ELIZABETH FARNSWORTH: Do you agree with that, Mr. Emmerson? Does it seem balanced so far in that for example one of the Suharto family monopolies was apparently--they announced it would be broken up today?

DONALD EMMERSON: Well, you know, the critical question here is: Will the regime follow through on its commitments? This has been the question, it seems to me, since the October agreement, and so all of the optimism has to begin with the word "if." If the regime implements the commitments, if it dismantles the monopolies and so forth, then the IMF will end up being satisfied and perhaps restoration of confidence in the economy will occur. But, frankly, at this point we've gone way beyond whether Tommy, one of the sons of the president, happens to have a monopoly on cloves or not. We're talking about the inability to obtain letters of credit. We're talking about inflation that is going to hit badly at the budgets of large numbers of Indonesians.
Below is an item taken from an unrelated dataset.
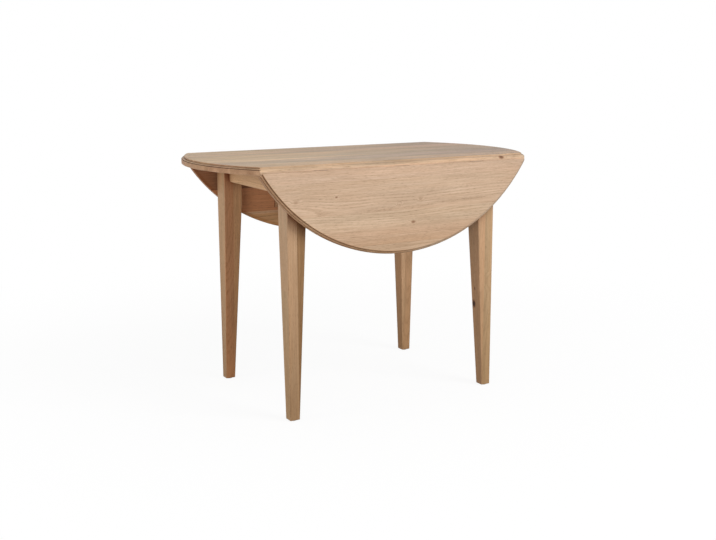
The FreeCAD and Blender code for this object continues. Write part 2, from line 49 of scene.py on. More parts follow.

We're adding to that El Nino, the drought, which still is creating problems in the country. You talk about the forest fires and Kalimantan. It's been an extraordinary, dense series of disasters. Now, I'm not predicting that the regime is going to fall. It seems to me between one alternative--which is no change at all--and the other alternative--extreme alternative, which is transformation, the truth probably lies somewhere in-between. But it's a very delicate time.

ELIZABETH FARNSWORTH: We have just a few seconds left. What do you think about that? Do you agree with that analysis?

STEPHEN PARKER: I think so. President Suharto has political stability right now. The question is how he can transform both his government's mandate to meet the demands for political reform and also maintain credibility in their economic management.

ELIZABETH FARNSWORTH: Well, thank you both very much for being with us.